Shell Energy North America (US), L.P. (SENA), a subsidiary of Shell plc (Shell), says it has completed 100% equity stake acquisition of RISEC Holdings, LLC (RISEC), which owns a 609-megawatt (MW) two-unit combined-cycle gas turbine power plant in Rhode Island, USA. Shell had earlier announced its ambition for a 100% equity stake.

This acquisition according to Shell has strengthened SENA’s position in the deregulated Independent System Operator New England (ISO New England) power market thereby securing, for Shell, a long-term supply and capacity offtake. Power demand in the coming decades Shell says, is expected to increase in the ISO New England market, largely attributable to growing decarbonization efforts in sectors such as home heating and transportation.

Shell’s statement had added that the acquisition has been absorbed within Shell’s cash capital expenditure guidance, which remains unchanged.

Making further clarifications Shell said that the acquisition allows it to continue an energy supply agreement which has been in place since 2019. It also enables it (Shell) to secure a long-term energy offtake from the plant, thereby maintaining its position in the ISO New England power market. It will also help preserve SENA’s current operations while mitigating market risk by ensuring a reliable and stable power generation source.

The statement further notes that, RISEC’s two-unit combined-cycle gas turbine power plant has a maximum capacity of 609 MW and an average operating capacity of 594 MW. Serving the ISO New England market, the plant is located outside Providence, Rhode Island, and has been in operation since its completion in 2002.

That the plants will generate electricity via gas turbines, and capture waste heat to produce steam, which drives steam turbines for additional power, a process which Shell says will enhance efficiency and reduce emissions, compared to single-cycle power plants. “Such plants provide reliable, flexible power, which balances the intermittency of renewable energy sources like wind and solar,” Shell said.

That the acquisition is projected to generate an internal rate of return well in excess of the hurdle rate set for Shell’s Power business.

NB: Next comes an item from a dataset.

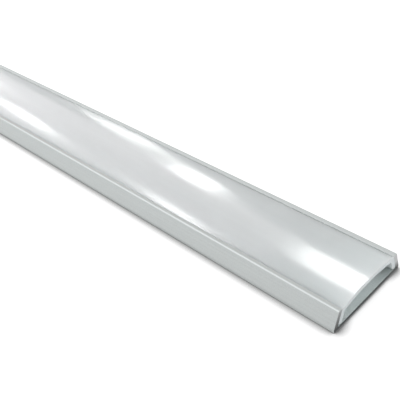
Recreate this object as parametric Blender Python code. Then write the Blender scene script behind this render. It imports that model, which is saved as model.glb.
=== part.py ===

That prior to the transaction, the parent company of RISEC was 51% owned by funds managed by global investment firm Carlyle, while the remaining 49% ownership of RISEC, prior to the same transaction, was EGCO RISEC II, LLC, a subsidiary of Electricity Generating Public Company Limited (EGCO), a Thai public limited company.

That SENA is a full-service energy company providing energy solutions across all aspects of the market in North American wholesale energy markets for over 25 years, maintaining market leadership in wholesale and retail power, natural gas and environmental products.